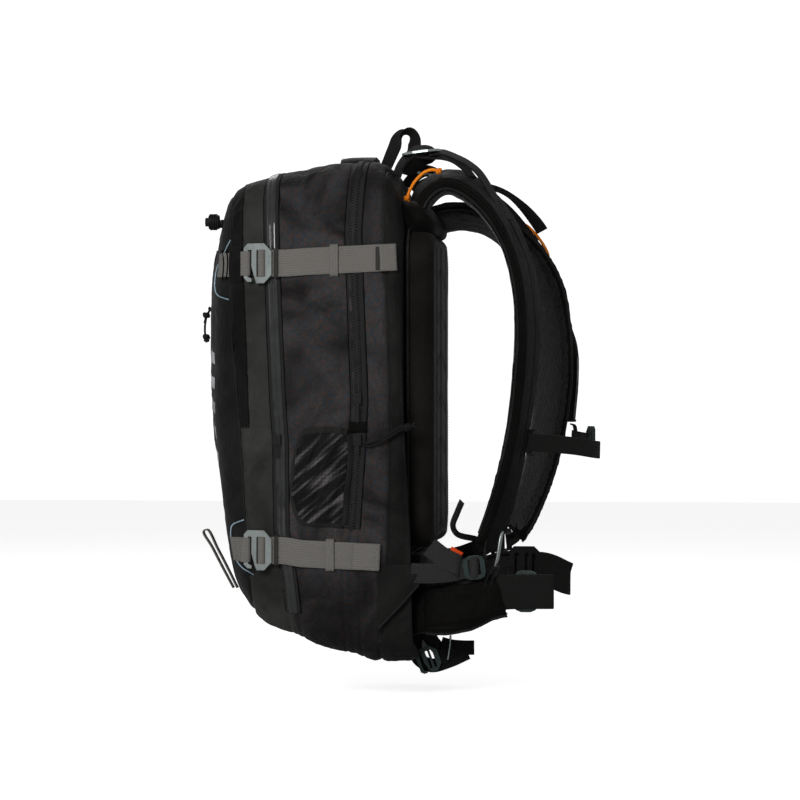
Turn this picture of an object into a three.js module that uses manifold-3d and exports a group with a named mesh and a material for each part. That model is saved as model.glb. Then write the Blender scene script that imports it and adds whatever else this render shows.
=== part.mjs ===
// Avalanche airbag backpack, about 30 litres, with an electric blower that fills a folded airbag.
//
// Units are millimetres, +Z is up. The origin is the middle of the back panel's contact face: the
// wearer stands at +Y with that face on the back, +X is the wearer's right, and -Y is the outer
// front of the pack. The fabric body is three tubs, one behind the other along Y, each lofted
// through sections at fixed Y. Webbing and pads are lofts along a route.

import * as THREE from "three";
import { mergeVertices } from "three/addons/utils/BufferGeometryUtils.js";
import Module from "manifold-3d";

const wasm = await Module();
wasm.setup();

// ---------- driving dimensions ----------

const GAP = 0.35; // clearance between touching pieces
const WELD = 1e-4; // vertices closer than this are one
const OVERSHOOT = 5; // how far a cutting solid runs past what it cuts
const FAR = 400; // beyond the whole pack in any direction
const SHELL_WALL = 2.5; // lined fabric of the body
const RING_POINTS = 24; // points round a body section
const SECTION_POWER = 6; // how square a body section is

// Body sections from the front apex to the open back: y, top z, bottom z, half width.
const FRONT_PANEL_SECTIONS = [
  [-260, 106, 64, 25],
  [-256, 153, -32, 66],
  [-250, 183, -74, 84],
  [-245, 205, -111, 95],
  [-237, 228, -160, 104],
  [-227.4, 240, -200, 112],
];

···

Your task is to print the whole listing again exactly.

# Response:
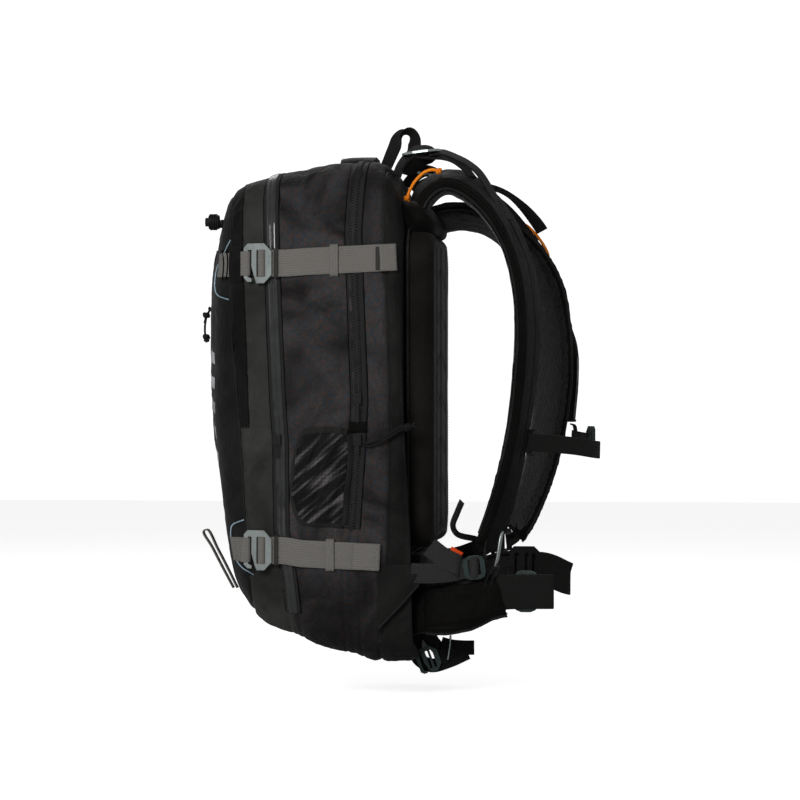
Turn this picture of an object into a three.js module that uses manifold-3d and exports a group with a named mesh and a material for each part. That model is saved as model.glb. Then write the Blender scene script that imports it and adds whatever else this render shows.
=== part.mjs ===
// Avalanche airbag backpack, about 30 litres, with an electric blower that fills a folded airbag.
//
// Units are millimetres, +Z is up. The origin is the middle of the back panel's contact face: the
// wearer stands at +Y with that face on the back, +X is the wearer's right, and -Y is the outer
// front of the pack. The fabric body is three tubs, one behind the other along Y, each lofted
// through sections at fixed Y. Webbing and pads are lofts along a route.

import * as THREE from "three";
import { mergeVertices } from "three/addons/utils/BufferGeometryUtils.js";
import Module from "manifold-3d";

const wasm = await Module();
wasm.setup();

// ---------- driving dimensions ----------

const GAP = 0.35; // clearance between touching pieces
const WELD = 1e-4; // vertices closer than this are one
const OVERSHOOT = 5; // how far a cutting solid runs past what it cuts
const FAR = 400; // beyond the whole pack in any direction
const SHELL_WALL = 2.5; // lined fabric of the body
const RING_POINTS = 24; // points round a body section
const SECTION_POWER = 6; // how square a body section is

// Body sections from the front apex to the open back: y, top z, bottom z, half width.
const FRONT_PANEL_SECTIONS = [
  [-260, 106, 64, 25],
  [-256, 153, -32, 66],
  [-250, 183, -74, 84],
  [-245, 205, -111, 95],
  [-237, 228, -160, 104],
  [-227.4, 240, -200, 112],
];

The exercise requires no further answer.